:: Task to carry out ::
Will you give every entry again exactly as it stands?

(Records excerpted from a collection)
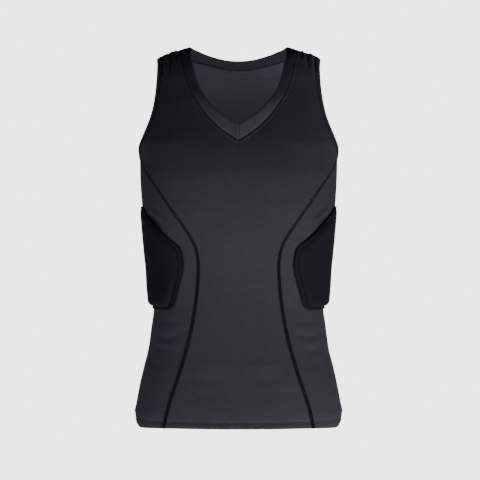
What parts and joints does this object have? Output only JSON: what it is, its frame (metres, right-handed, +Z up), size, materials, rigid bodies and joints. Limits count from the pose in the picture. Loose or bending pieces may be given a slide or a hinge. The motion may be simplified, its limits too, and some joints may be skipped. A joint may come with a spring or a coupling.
{
  "type": "compression shirt",
  "caption": "Sleeveless V-neck compression shirt, filled out as worn and hollow, with curved side panels, a turned hem and a foam rib pad in a stitched knit cover on each side.",
  "frame": {"origin": "midway between the two shoulder straps, level with the middle of each strap, where the wearer's shoulders carry the shirt", "axes": "+Z up from hem to shoulders, -Y out of the front, +X towards the wearer's left"},
  "size_m": [0.3706, 0.2295, 0.6785],
  "materials": {
    "jersey": "fine smooth stretch jersey with a faint soft sheen",
    "rib_cover": "matt dense knit over foam",
    "thread": "dull spun sewing thread"
  },
  "bodies": {
    "root": {"front_panel": "jersey", "back_panel": "jersey", "side_panel_left": "jersey", "side_panel_right": "jersey", "neckband": "jersey", "armhole_binding_left": "jersey", "armhole_binding_right": "jersey", "rib_pad_left": "rib_cover", "rib_pad_right": "rib_cover"}
  },
  "joints": []
}
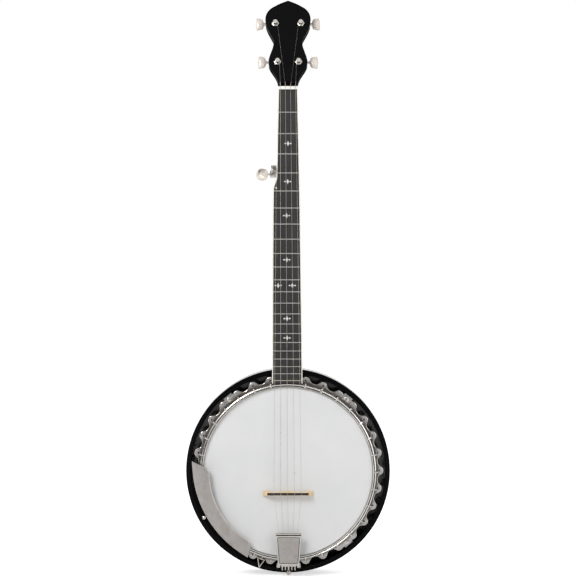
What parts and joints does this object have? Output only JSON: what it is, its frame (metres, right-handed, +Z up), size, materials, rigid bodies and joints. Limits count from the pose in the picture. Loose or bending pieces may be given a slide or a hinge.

:: Exercise result ::
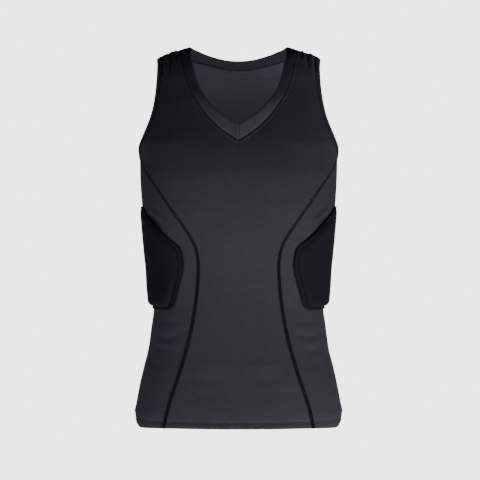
What parts and joints does this object have? Output only JSON: what it is, its frame (metres, right-handed, +Z up), size, materials, rigid bodies and joints. Limits count from the pose in the picture. Loose or bending pieces may be given a slide or a hinge. The motion may be simplified, its limits too, and some joints may be skipped. A joint may come with a spring or a coupling.
{
  "type": "compression shirt",
  "caption": "Sleeveless V-neck compression shirt, filled out as worn and hollow, with curved side panels, a turned hem and a foam rib pad in a stitched knit cover on each side.",
  "frame": {"origin": "midway between the two shoulder straps, level with the middle of each strap, where the wearer's shoulders carry the shirt", "axes": "+Z up from hem to shoulders, -Y out of the front, +X towards the wearer's left"},
  "size_m": [0.3706, 0.2295, 0.6785],
  "materials": {
    "jersey": "fine smooth stretch jersey with a faint soft sheen",
    "rib_cover": "matt dense knit over foam",
    "thread": "dull spun sewing thread"
  },
  "bodies": {
    "root": {"front_panel": "jersey", "back_panel": "jersey", "side_panel_left": "jersey", "side_panel_right": "jersey", "neckband": "jersey", "armhole_binding_left": "jersey", "armhole_binding_right": "jersey", "rib_pad_left": "rib_cover", "rib_pad_right": "rib_cover"}
  },
  "joints": []
}
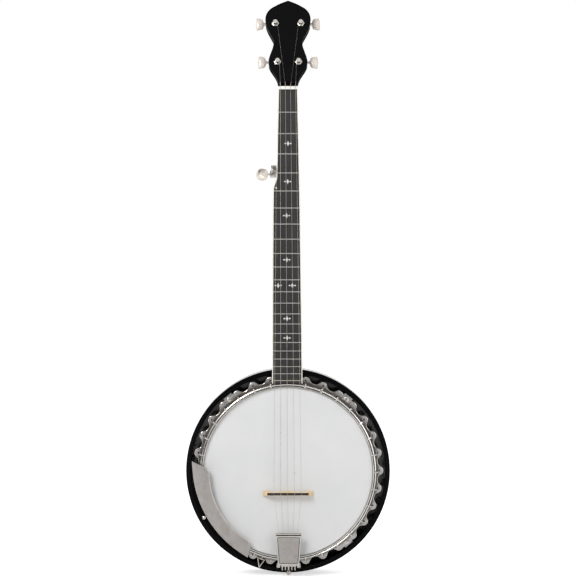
What parts and joints does this object have? Output only JSON: what it is, its frame (metres, right-handed, +Z up), size, materials, rigid bodies and joints. Limits count from the pose in the picture. Loose or bending pieces may be given a slide or a hinge.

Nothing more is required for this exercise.